Comigo, isso sempre acontece quando estou na frente das prateleiras de cervejas nos supermercados dos Estados Unidos: é tanta opção que fico meia hora indeciso, e quase sempre saio de lá comprando Blue Moon, pois é a que costumo comprar sempre.
Tenho certeza que já aconteceu com você também, e não só no mercado - mas nos negócios. Temos cada vez mais dados com base nos quais tomarmos decisão, mas nem sempre esse processo será mais rápido ou mais assertivo. Às vezes, ocorre até o contrário.
Esse fenômeno de paralisia diante das opções é o que chamamos de "Paradoxo da Escolha". O psicólogo Barry Schwartz realizou um estudo em que mostra como acontece o que ele chama de choice overload, ou sobrecarga de escolhas: ter opções demais reduz a probabilidade de que seja feita uma escolha, assim como reduz a convicção de que a escolha que fizemos seja a mais certa. Vivemos angustiados em meio à abundância de dados.
Vivemos uma verdadeira infoxicação, resgatando um termo utilizado por Ricardo Cappra. Ou seja, intoxicação de informação.
Qual é a correlação entre esse volume de dados em aumento exponencial - considere que na última década foi gerado 90% de todos os dados existentes desde o começo da humanidade - e a dificuldade em tomar decisões? Tudo que achávamos até agora era justamente que, quanto mais dado, melhores decisões. Não é isso que aprendemos?
A verdadeira relação entre dados e tomada de decisão é determinada pela seguinte constatação: dado não significa informação, e informação não significa insight.
Com muita frequência, as palavras "dados" e "informações" são usadas de forma intercalável, mas não significam a mesma coisa. A chave está no conceito de matéria-prima, que nos ajuda a entender como os dados e as informações interagem: dado é a matéria-prima, é áspero, não cortado, não filtrado e não refinado, como um diamante sujo recém-extraído. Computadores não têm problemas em trabalhar com milhões de linhas de dados não classificados que parecem incompreensíveis aos olhos humanos: uns e zeros, em sua forma mais básica. Já a gente pode ver dados sozinhos que aparentemente não significam nada em si. Uma vez que processamos os dados e adicionamos contexto, o resultado é a informação, que é própria para consumo humano.

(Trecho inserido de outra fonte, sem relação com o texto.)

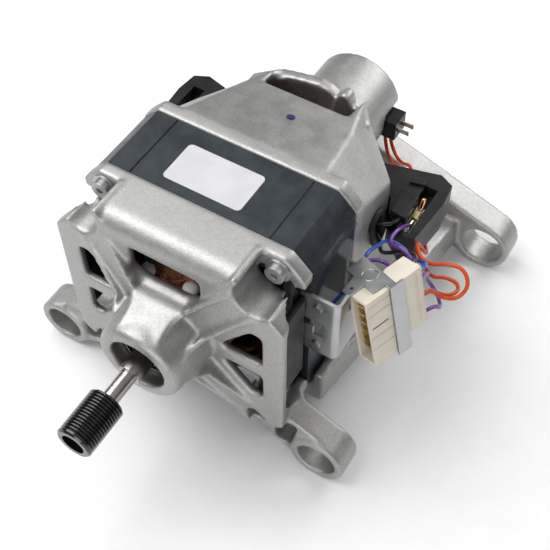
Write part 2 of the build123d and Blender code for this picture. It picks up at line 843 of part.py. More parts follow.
with BuildPart() as rear_end_frame:
    # Tapering shell
    with BuildSketch(across(shell_front_y)):
        add(rear_section(front_station, 0))
    with BuildSketch(across(shell_mid_y)):
        add(rear_section(mid_station, 0))
    with BuildSketch(across(rear_ring_y)):
        add(rear_section(rear_station, 0))
    loft(ruled=True)
    # Beams under the stack, each from a free front end back to its lug
    for side in (1, -1):
        with BuildSketch(across(stack_front_y + beam_front_gap)):
            with BuildLine():
                Polyline(
                    (side * beam_inner_x, beam_top_z), (side * beam_outer_x, beam_top_z),
                    (side * beam_outer_x, beam_low_z), (side * beam_foot_x, beam_low_z),
                    (side * beam_foot_x, beam_step_z), (side * beam_inner_x, beam_heel_z), close=True,
                )
            make_face()
        with BuildSketch(across(rear_lug_y)):
            with BuildLine():
                Polyline(
                    (side * beam_end_inner_x, beam_end_top_z),
                    (side * (beam_end_outer_x - edge_chamfer), beam_end_top_z - 2 * edge_chamfer),
                    (side * beam_end_outer_x, beam_end_low_z), (side * beam_end_foot_x, beam_end_low_z),
                    (side * beam_end_foot_x, beam_end_step_z),
                    (side * (beam_end_inner_x - 2 * edge_chamfer), beam_end_heel_z), close=True,
                )
            make_face()
        loft(ruled=True)
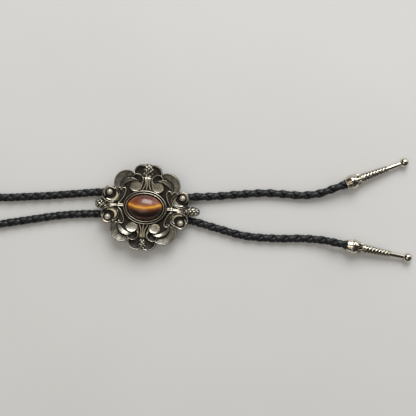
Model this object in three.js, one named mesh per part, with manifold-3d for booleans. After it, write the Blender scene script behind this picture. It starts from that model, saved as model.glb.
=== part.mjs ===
// A bolo tie lying on a table: a braided leather cord that goes round the neck, a cast ornament that slides
// on both strands with a stone in its middle, and a metal tip on each end of the cord.
// Millimetres, +Z up. +X runs along the ornament's long axis towards the tips, +Z out of its face, and the
// origin lies under the ornament's centre on the surface that everything rests on.
import * as THREE from "three";
import { mergeVertices } from "three/addons/utils/BufferGeometryUtils.js";
import Module from "manifold-3d";

const wasm = await Module();
wasm.setup();

// Fits
const CLEARANCE = 0.3; // air between pieces that touch

// Cord: round four-strand braid of black leather
const CORD_DIAMETER = 4.1;
const CORD_SIDES = 8;
const CORD_STEP = 12; // length of one straight stretch of the tube

// Clip behind the ornament: a floor plate with three upright walls, which make two channels for the cord
const CLIP_LENGTH = 20;
const CLIP_PLATE = 1;
const CLIP_WALL = 1.1;
const CHANNEL_SPACING = 12; // between the two cord centres

// Stone: an oval cabochon of the standard 18 x 13 size
const STONE_LENGTH = 18.2;
const STONE_WIDTH = 13.1;
const STONE_DOME = 4.6;
const STONE_GIRDLE = 1;

// Bezel: an inner rim that grips the stone, a groove, and a lower outer rim
const BEZEL_RIM = 0.85;
const BEZEL_GROOVE = 0.7;
const BEZEL_OUTER_RIM = 0.8;
const BEZEL_FLARE = 0.35;
const SEAT_HEIGHT = 3; // stone seat above the casting's back

// Cast ornament. The tables below give places and sizes as shares of the first three.
const ORNAMENT_HALF_LENGTH = 23.3; // centre to the outer edge of a side volute
const ORNAMENT_HALF_WIDTH = 22.7; // centre to the top of a crown lobe
const RELIEF_HEIGHT = 4.8; // casting's back to the bezel's top
const BASE_THICKNESS = 1.3;
const RIM_WIDTH = 0.75; // raised edge of each lobe, cup and curl
const BALL_DIAMETER = 3.1;
const FLOWER_BREADTH = 5.8;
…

Ela contém significado e contexto para que possamos compreender seu propósito e implicações; ou seja, é algo que entendemos olhando de fora.
Vamos pegar como exemplo um mapa de referência de GPS, dados que seu telefone recebe do posicionamento de satélites. Supondo que você não tenha conhecimento de coordenadas de mapeamento, os números de referência de GPS não diriam muito para você sobre onde está localizado: ou você sabe me dizer rapidamente qual lugar no mundo corresponde às coordenadas 44º 20' 42 N de latitude e 8º 32' 48 E de longitude, sem recorrer ao Google? (Spoiler: é Celle Ligure, vilarejo na Itália onde cresci.) Agora, abra o Google Maps e essa referência de GPS será transformada em um alfinete em um mapa: essas, sim, são informações que você pode entender.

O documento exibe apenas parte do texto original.